[What is required] Repeat each line exactly as it is written.

#####

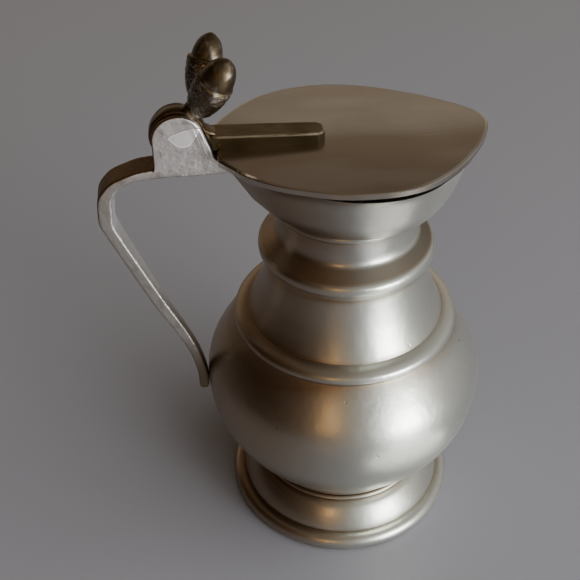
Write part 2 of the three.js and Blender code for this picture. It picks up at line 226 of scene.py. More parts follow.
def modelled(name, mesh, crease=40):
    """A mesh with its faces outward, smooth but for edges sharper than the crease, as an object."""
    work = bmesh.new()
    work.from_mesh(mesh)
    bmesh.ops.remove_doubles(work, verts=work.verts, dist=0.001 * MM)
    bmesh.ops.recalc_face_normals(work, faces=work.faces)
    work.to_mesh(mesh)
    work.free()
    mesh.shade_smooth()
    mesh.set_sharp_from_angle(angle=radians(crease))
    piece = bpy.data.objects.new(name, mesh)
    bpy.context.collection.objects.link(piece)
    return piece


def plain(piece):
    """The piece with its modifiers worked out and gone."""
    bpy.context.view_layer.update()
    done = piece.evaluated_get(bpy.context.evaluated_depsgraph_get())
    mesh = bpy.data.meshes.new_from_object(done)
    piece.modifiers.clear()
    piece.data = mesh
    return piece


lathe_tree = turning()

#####

[Result]
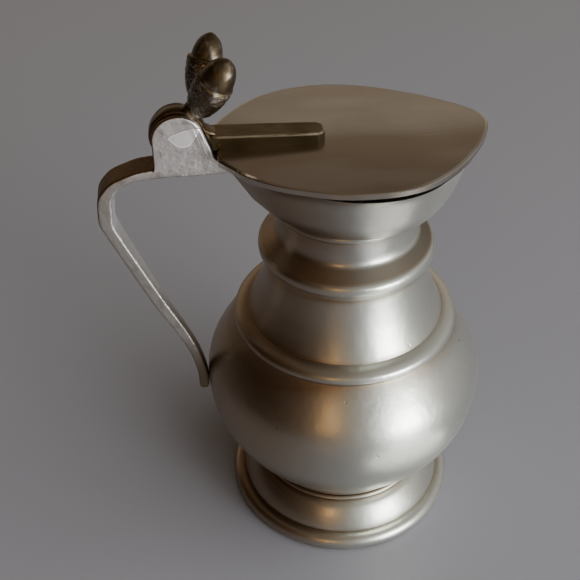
Write part 2 of the three.js and Blender code for this picture. It picks up at line 226 of scene.py. More parts follow.
def modelled(name, mesh, crease=40):
    """A mesh with its faces outward, smooth but for edges sharper than the crease, as an object."""
    work = bmesh.new()
    work.from_mesh(mesh)
    bmesh.ops.remove_doubles(work, verts=work.verts, dist=0.001 * MM)
    bmesh.ops.recalc_face_normals(work, faces=work.faces)
    work.to_mesh(mesh)
    work.free()
    mesh.shade_smooth()
    mesh.set_sharp_from_angle(angle=radians(crease))
    piece = bpy.data.objects.new(name, mesh)
    bpy.context.collection.objects.link(piece)
    return piece


def plain(piece):
    """The piece with its modifiers worked out and gone."""
    bpy.context.view_layer.update()
    done = piece.evaluated_get(bpy.context.evaluated_depsgraph_get())
    mesh = bpy.data.meshes.new_from_object(done)
    piece.modifiers.clear()
    piece.data = mesh
    return piece


lathe_tree = turning()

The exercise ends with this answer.